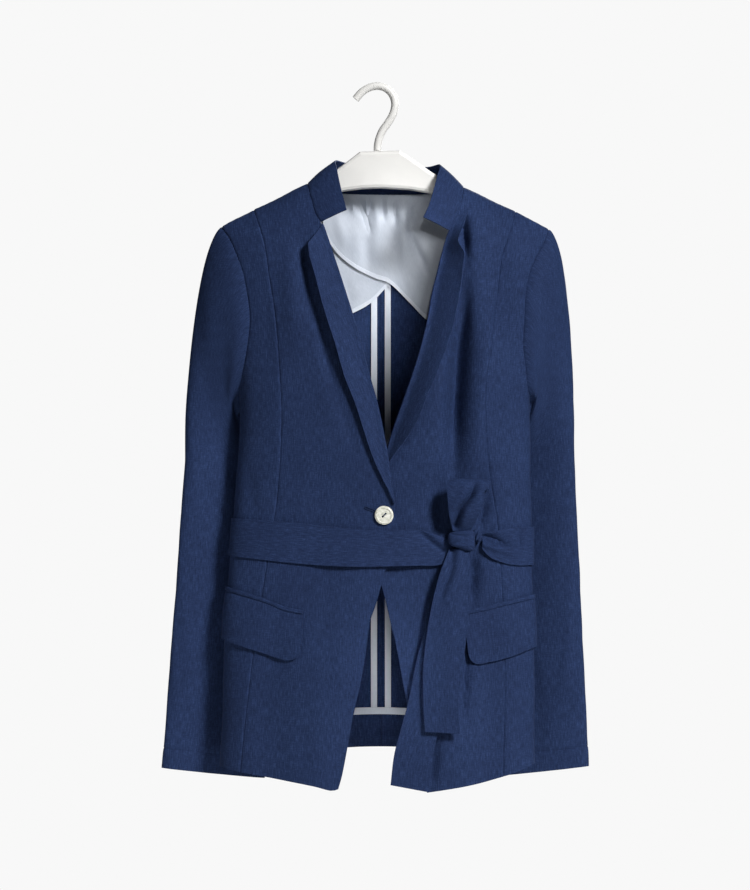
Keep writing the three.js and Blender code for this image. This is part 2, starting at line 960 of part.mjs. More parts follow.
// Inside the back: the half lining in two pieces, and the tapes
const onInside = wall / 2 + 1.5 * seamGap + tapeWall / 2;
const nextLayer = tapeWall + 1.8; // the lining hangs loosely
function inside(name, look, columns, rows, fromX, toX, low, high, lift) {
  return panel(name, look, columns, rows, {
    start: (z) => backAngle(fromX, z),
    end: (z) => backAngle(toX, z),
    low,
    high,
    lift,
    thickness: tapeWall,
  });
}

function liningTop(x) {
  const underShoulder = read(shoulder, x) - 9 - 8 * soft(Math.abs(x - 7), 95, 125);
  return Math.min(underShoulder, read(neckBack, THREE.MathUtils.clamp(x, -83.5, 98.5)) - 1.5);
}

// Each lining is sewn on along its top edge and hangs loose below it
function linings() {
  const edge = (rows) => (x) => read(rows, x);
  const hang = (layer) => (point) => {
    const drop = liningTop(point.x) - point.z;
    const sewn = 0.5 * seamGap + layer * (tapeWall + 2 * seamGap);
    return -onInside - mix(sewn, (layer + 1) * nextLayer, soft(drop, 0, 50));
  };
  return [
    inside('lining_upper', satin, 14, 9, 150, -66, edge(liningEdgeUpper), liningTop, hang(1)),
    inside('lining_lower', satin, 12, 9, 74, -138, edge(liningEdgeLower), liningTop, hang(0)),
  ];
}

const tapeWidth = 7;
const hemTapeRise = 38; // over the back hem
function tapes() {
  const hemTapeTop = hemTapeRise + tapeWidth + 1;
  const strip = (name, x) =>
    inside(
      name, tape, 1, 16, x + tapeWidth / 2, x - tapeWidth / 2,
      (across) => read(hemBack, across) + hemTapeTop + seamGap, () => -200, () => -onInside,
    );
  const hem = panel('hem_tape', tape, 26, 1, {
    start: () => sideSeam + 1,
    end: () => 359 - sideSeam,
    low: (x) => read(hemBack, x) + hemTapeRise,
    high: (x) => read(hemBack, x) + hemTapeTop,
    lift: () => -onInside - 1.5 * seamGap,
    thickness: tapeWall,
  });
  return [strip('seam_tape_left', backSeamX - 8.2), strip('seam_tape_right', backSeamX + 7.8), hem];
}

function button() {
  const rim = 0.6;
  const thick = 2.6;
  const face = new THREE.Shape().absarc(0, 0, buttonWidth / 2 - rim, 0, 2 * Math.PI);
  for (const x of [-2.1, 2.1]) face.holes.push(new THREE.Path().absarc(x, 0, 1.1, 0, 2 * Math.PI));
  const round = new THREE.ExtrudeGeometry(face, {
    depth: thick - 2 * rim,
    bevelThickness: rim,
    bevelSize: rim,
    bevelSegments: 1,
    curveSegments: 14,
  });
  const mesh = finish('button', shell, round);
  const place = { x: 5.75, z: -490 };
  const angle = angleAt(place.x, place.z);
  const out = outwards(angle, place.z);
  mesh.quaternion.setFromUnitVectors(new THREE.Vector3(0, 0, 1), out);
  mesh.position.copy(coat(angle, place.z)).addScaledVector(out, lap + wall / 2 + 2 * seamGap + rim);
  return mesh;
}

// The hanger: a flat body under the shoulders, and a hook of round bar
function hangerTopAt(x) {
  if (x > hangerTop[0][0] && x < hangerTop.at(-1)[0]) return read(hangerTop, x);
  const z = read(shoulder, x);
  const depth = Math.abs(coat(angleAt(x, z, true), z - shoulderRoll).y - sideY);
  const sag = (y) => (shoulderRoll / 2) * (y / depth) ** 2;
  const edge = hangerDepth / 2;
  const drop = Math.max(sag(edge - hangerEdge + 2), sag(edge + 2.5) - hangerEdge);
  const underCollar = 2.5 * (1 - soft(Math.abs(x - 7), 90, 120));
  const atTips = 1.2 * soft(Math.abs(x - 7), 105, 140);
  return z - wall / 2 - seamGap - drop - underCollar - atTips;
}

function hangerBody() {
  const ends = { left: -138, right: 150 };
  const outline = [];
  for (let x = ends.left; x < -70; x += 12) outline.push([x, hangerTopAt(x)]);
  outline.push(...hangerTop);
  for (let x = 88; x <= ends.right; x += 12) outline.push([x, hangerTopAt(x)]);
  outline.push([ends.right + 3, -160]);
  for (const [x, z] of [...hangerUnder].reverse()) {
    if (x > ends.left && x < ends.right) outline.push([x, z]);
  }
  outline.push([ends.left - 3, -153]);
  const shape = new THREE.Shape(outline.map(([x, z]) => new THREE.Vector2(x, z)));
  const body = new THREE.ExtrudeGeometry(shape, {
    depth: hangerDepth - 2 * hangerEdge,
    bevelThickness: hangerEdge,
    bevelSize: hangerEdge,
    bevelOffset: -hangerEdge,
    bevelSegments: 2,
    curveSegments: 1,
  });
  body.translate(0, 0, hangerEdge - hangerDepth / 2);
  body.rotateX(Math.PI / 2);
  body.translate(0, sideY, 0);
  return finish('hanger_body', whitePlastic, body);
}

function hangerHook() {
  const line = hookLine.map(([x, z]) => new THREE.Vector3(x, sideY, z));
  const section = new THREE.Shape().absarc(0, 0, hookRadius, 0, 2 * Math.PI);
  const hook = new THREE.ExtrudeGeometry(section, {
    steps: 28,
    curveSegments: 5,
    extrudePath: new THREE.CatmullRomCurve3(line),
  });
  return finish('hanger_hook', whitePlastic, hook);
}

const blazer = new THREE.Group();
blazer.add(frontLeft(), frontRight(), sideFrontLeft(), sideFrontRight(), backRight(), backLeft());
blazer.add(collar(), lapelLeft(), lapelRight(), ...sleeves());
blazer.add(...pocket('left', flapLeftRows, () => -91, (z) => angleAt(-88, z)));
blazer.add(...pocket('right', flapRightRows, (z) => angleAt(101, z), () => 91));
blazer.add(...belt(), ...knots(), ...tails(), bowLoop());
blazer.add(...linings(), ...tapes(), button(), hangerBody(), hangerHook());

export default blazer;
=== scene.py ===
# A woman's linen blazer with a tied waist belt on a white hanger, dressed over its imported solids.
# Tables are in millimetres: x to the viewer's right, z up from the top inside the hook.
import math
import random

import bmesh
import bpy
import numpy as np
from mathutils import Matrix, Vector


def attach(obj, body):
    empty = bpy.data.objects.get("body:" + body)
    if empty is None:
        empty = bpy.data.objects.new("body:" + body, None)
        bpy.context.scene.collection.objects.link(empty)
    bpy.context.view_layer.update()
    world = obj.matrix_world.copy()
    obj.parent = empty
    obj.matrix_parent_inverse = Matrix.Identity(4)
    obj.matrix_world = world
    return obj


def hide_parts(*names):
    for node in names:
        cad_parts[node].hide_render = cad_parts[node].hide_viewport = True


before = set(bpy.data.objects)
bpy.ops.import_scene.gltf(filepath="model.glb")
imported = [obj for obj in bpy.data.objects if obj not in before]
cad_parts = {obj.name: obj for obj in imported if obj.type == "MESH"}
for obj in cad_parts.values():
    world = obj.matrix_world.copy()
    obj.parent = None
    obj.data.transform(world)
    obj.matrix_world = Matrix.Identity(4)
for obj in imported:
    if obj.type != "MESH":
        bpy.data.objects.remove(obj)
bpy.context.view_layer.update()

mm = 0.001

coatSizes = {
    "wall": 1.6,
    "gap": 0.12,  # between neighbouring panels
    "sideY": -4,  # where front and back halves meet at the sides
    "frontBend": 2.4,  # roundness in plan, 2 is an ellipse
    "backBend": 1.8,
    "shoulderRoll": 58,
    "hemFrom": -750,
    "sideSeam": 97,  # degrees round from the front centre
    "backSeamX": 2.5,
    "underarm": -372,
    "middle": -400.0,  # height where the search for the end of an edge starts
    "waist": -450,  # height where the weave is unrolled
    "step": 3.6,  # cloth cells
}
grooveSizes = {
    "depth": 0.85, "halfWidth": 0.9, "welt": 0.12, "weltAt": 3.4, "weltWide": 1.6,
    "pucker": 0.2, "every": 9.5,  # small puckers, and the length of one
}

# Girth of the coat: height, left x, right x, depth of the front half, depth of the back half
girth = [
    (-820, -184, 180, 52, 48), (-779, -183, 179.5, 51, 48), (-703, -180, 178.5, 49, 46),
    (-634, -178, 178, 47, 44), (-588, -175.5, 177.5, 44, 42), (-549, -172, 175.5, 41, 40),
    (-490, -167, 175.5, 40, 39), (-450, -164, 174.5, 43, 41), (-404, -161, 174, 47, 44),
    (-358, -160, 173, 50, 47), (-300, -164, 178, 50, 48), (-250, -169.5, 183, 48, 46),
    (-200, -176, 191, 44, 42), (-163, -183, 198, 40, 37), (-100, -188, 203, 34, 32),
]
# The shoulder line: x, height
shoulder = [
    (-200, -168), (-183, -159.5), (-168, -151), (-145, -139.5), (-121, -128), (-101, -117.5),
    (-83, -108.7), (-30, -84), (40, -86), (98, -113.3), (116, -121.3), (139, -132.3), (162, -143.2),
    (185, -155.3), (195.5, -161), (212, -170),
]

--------

#### STATED TASK:
Every line of the listing that holds "None" should be found and copied.

#### PROBLEM SOLUTION:
    if empty is None:
        empty = bpy.data.objects.new("body:" + body, None)
    obj.parent = None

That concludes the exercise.